Bowling describes the other members of the limited audience. He sees two old men who he knows belong to the town’s Labour Party, and speculates that their political movement has changed dramatically during the men’s lifetime. He suggests that these old men would be confused by the fact that, whereas the Labour Party once advocated for poor people in Britain, it now advocates for Jewish people abroad. Also attending the lecture are a group of young communists and a young Jewish man, whom Bowling describes as a Trotskyist. Bowling wonders whether the communists actually care about the war, or whether they just want the glory and honor they think service in the war will bring them. At the end of the meeting, the young men draw Bowling into a debate with the speaker, asking if he’d fight to defend Britain from fascism. Bowling responds negatively, saying that the boys don’t understand the reality of war and wouldn’t support it if they did.

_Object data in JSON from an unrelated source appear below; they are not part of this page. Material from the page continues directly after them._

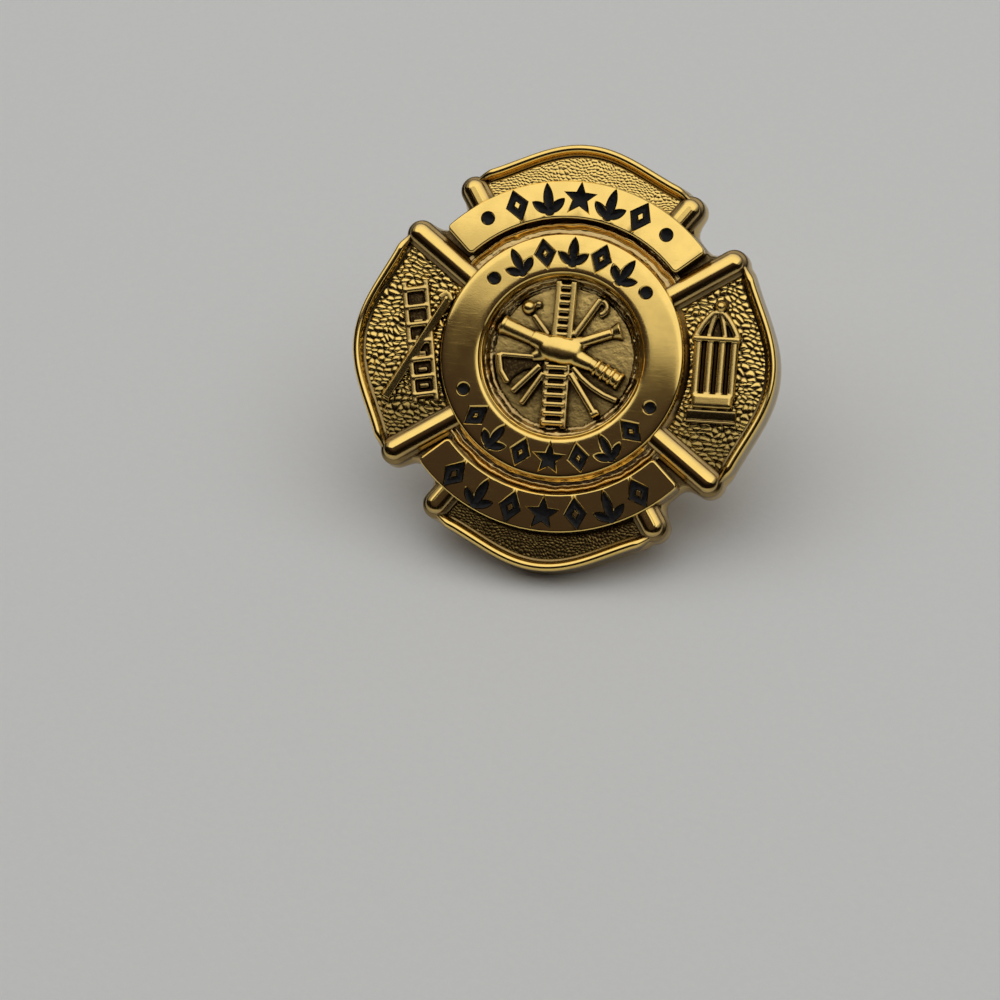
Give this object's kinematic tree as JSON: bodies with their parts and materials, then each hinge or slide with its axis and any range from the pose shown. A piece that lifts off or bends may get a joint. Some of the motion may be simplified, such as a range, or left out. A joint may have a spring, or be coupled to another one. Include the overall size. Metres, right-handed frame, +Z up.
{
  "type": "lapel pin",
  "caption": "Die-struck four-armed cross lapel pin with polished ring and banners, black enamel ornaments, raised tools, and a soldered post with push-on clutch.",
  "frame": {"origin": "on the surface that the pin lies on, below the middle of its bounding box", "axes": "+Z up; the face of the emblem looks towards -Y and upwards; +X is to the right as seen from the front"},
  "size_m": [0.0244, 0.0192, 0.0173],
  "materials": {
    "gold_plate": "gold-plated die-struck brass, polished on the ring, banners, bars and beads, with brown patina in the recesses",
    "clutch_metal": "plain gold-toned stamped metal with fine wear",
    "black_enamel": "black glossy enamel in sunk pockets"
  },
  "bodies": {
    "root": {"emblem": "gold_plate", "clutch": "clutch_metal", "enamel_top_1": "black_enamel", "enamel_top_2": "black_enamel", "enamel_top_3": "black_enamel", "enamel_top_4": "black_enamel", "enamel_top_5": "black_enamel", "enamel_top_6": "black_enamel", "enamel_top_7": "black_enamel", "enamel_ring_upper_1": "black_enamel", "enamel_ring_upper_2": "black_enamel", "enamel_ring_upper_3": "black_enamel", "enamel_ring_upper_4": "black_enamel", "enamel_ring_upper_5": "black_enamel", "enamel_ring_upper_6": "black_enamel", "enamel_ring_upper_7": "black_enamel", "enamel_ring_lower_1": "black_enamel", "enamel_ring_lower_2": "black_enamel", "enamel_ring_lower_3": "black_enamel", "enamel_ring_lower_4": "black_enamel", "enamel_ring_lower_5": "black_enamel", "enamel_ring_lower_6": "black_enamel", "enamel_ring_lower_7": "black_enamel", "enamel_ring_lower_8": "black_enamel", "enamel_ring_lower_9": "black_enamel", "enamel_bottom_1": "black_enamel", "enamel_bottom_2": "black_enamel", "enamel_bottom_3": "black_enamel", "enamel_bottom_4": "black_enamel", "enamel_bottom_5": "black_enamel", "enamel_bottom_6": "black_enamel", "enamel_bottom_7": "black_enamel"}
  },
  "joints": []
}
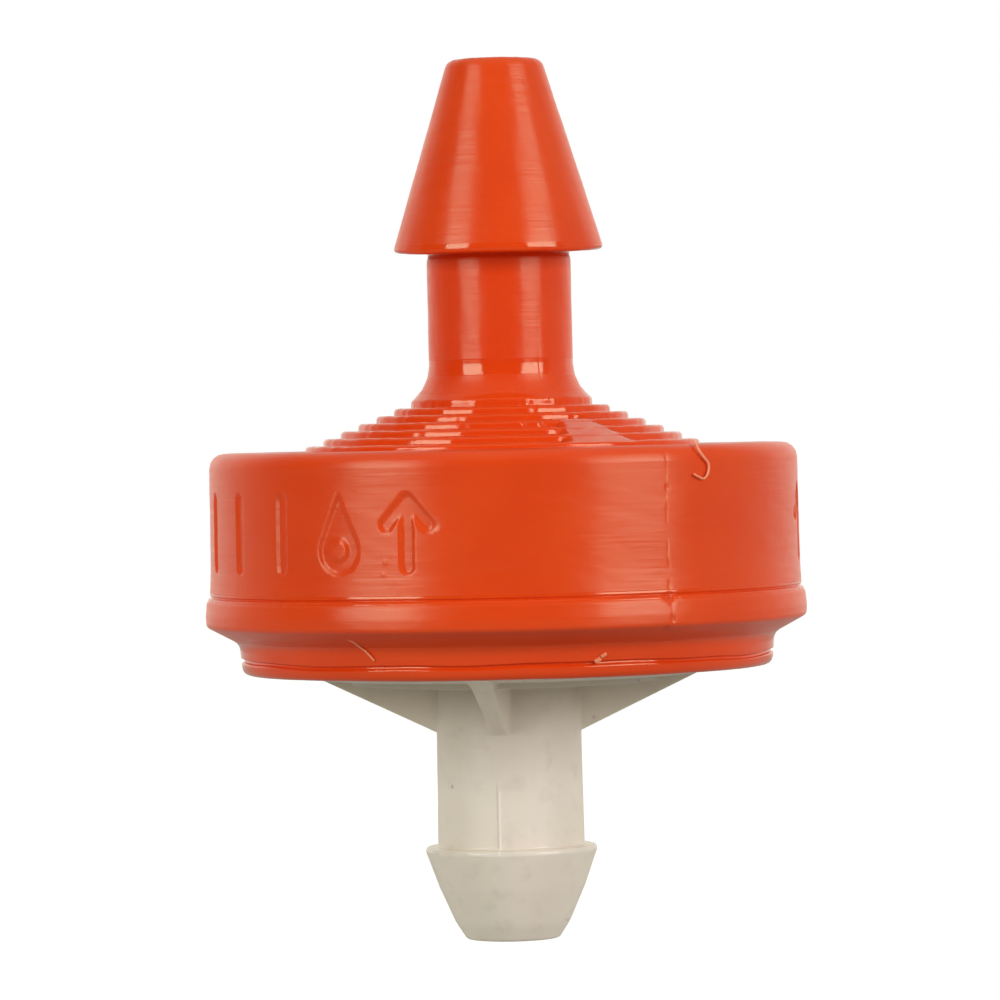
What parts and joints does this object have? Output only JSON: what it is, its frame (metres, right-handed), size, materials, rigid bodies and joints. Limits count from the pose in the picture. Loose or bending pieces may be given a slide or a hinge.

The young men dismiss him, and Bowling speculates that they see him as a relic.
Dissatisfied and upset, Bowling decides to visit his friend Porteous, a retired schoolmaster who keeps late hours and offers Bowling an intellectual challenge. Bowling admits that he doesn’t understand everything Porteous says, but he appreciates the academic atmosphere and romantic worldview these visits offer. Bowling explains that Porteous considers the modern world—meaning, in his mind, the last 2,000 years—to be a disaster compared to the ancient world, and Bowling finds this perspective comforting. On this visit, however, Porteous’s dismissive response to Bowling’s anxieties about Hitler and the war lead Bowling to reconsider his opinion. Porteous reads Bowling a poem, and Bowling realizes that Porteous has already read him this very poem in the very same tone of voice. As he leaves Porteous’s home, he thinks that the schoolmaster is a relic of the old world.
Chapter 2 begins two months later, on a beautiful March day—the first warm and sunny day of the year—as Bowling is driving between appointments. Spotting a field of primroses so beautiful he feels compelled to pull over, he decides to pick them and considers bringing some home to Hilda. As he approaches the empty field, Bowling is careful to watch for anyone nearby. He notices a small pile of white embers, and speculates that an unhoused person recently lit a fire. As he picks the primroses, Bowling begins to feel happy, and he thinks that the spirit of life is like a glowing ember, burning bright through the ash. Bowling takes out his teeth and imagines what he looks like before deciding that it doesn’t matter. He thinks that he feels alive, despite the fact that he’s old and no women want to sleep with him.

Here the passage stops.